Mail Archives: djgpp-workers/2001/09/17/11:26:03
> From: sandmann AT clio DOT rice DOT edu (Charles Sandmann)
> Date: Mon, 17 Sep 2001 09:55:38 -0500 (CDT)
>
> > > I think that assuming handles return in previous slot is a bad assumption;
> > > this could be causing problems with programs that close stdaux and stdprn
> > > for example (they would get allocated first).
> >
> > So? What's wrong with that?
>
> Scenario (may not be real):
> I close handles 3 & 4 (stdaux,stdprn). I freopen a file structure that
> was on handle 5 - it will now be on handle 3. If someone expected a
> same handle (saved fileno or something) would not work.
Getting 3 instead of 5 for the new handle is not different from
getting 6.
> > I'd try the dup2 inside _creat way first. That's the most general
> > solution, so if it works, I think we should take it.
>
> Actually I've patched both in testing (freopen only does it's thing if
> the handle changes). But the _creat adds yet two more interrupts to
> already ugly code. (open, close, dup, close) vs just (close,open) or
> (open,close - with no guarantee of handle order).
Isn't this the same overhead as in the fix for freopen?
> But do we need to fix _creat at all, since fixing the bug in freopen is
> more general, lower overhead? Are there other broken pieces of code that
> assume the handle will stay put? (that work with open directly?)
> If you can remember the example from freedos ?
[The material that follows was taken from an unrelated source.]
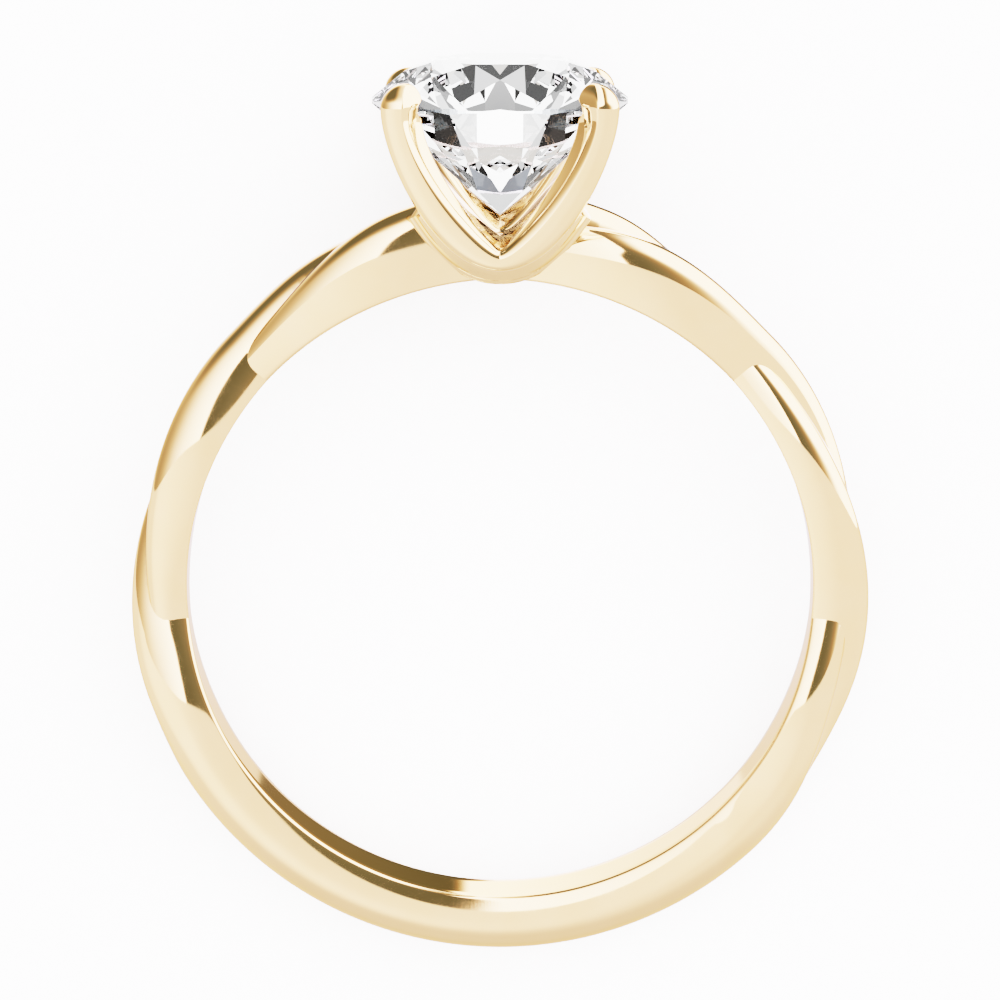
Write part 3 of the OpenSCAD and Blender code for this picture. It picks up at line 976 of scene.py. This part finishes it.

The example where the FreeDOS problem was reported had to do with
redirection. Normally, you redirect with the dup/open/dup2/close
series. In that case, some code did dup/close/open instead, and
expected to get the same handle from open as the one closed by the
preceding close.
I don't remember what code was that, but it was from djlsr IIRC. I
will try to search mail archives on DJ's server.